◆抵抗権とキリスト教信仰◆

5.抵抗の歴史を見る目

 抵抗の根拠として出来合いの理論を借りて来ても間に合わない。借り物では身に付かないから、話しの材料にはなっても存在を賭けた証しの支えにならない。それだけでなく、答えるべき言葉は、その都度、御霊によって示されるという約束が無にされるからである(マルコ13:11)。その言葉について予測は容易でないが、御霊が御言葉と矛盾することはないから、御言葉を聞き続けていることが、準備として第一に必要である。

 しかし、抵抗の理論でなく、抵抗の事実、抵抗者の生きざまを学んでおくのは有意義である。

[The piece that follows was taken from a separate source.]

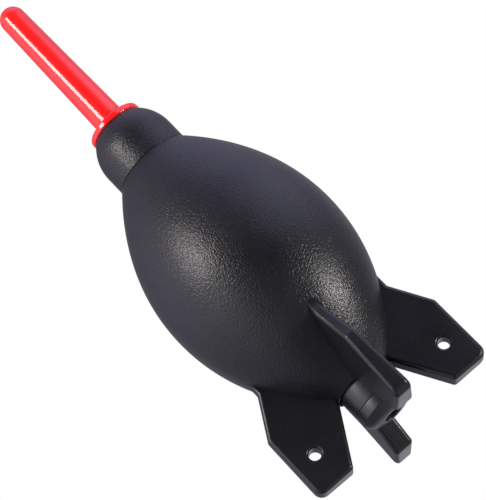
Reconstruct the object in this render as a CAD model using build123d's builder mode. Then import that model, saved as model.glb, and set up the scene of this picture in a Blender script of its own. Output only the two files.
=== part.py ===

抵抗者と言ったのは、抵抗運動を行なった人のことでは必ずしもない。運動にならない場合があった。運動より大事なことは人間の姿勢である。「人に従うよりは神に従うべきである」との信仰の姿勢である。この世に置かれているが、この世の民ではなく、神の民であり、この世では「寄留者」であるとの自覚の表明である(ヘブル11)。

 この姿勢は、当然、自らの受け継いでいるものについての理解と知識の蓄積を生むであろう。それが余りにも手薄であったことにわれわれは現在気付いている。

 日本のキリスト教には抵抗の歴史がなかったと多くの人は論じている。それが良心的な歴史認識のように思われているようだが、少し違うのではないか。抵抗の歴史を抵抗の歴史として心に留めることをすまい、また、させるまいとする志向が強すぎ、その克服の努力がまるでなかったのである。

 今、殉教について論じようという意図はないが、「殉教」という事象に目を向けると、分かって来るものがある。他の国の教会が殉教を見ている目と、日本の教会が(プロテスタントもカトリックも共通に)見る目とが違い過ぎることに注意したい。多くの国で、殉教に向ける思いが熱っぽ過ぎ、ことに殉教を最高の功績と仰ぎ、そう教える歪んだ見方があり、英雄崇拝に摩り替わる危険がある。これは排除しなければならないが、日本にはまともにこの事実に向き合うまいとする歪んだ歴史がある。

 韓国ではカトリック伝道の初期に大迫害があって、多くの殉教者が出た。その事実に目を背けることなく、言い伝えられ、その言い伝えが信仰的遺産となり、ずっと遅れて入って来たプロテスタントもこの遺産の分け前に与った。

 日本ではどうか。お上に刃向かって邪宗門を捨てない意固地な者らのことを目立って扱ってはならない、と人々は憚った。だから真正面からは取り上げない。しかし、事実としては抹消しようもないから、ハスに構えたような見方になる。つまり、そこにある本質的なことは目に入れないように見る。だから何も伝わらないし、伝えようともしない。韓国では伝えようとするから、伝わる。神社参拝の強要があった時、これに屈しない人がいたのは、一つは遺産の積み重ねがあったからであると私は思う。日本で殉教は教会の遺産にならず、西海の島々の観光資源に利用されるだけである。哀切で美しいが、そこからは何も受け継げないし、景色の美しさ以外に見えてくるものはない。

 無関係な話しのようだが、つい最近、イラクの民衆を支援するために危険を覚悟して赴いた人たちが気の毒にも人質に取られた時、同国人のうち多数の者は横柄な権力者と一緒になって、人質に取られた人を責めた。彼らの先祖が殉教して行くキリシタンを冷たく見殺しにしたのと同じ精神構造がうかがえるではないか。キリシタンの場合だけではない。その前に、一向一揆の信者たちの虐待に対する共感も同情も乏しかった。そういう風土の中で、われわれの抵抗思想も埋没している。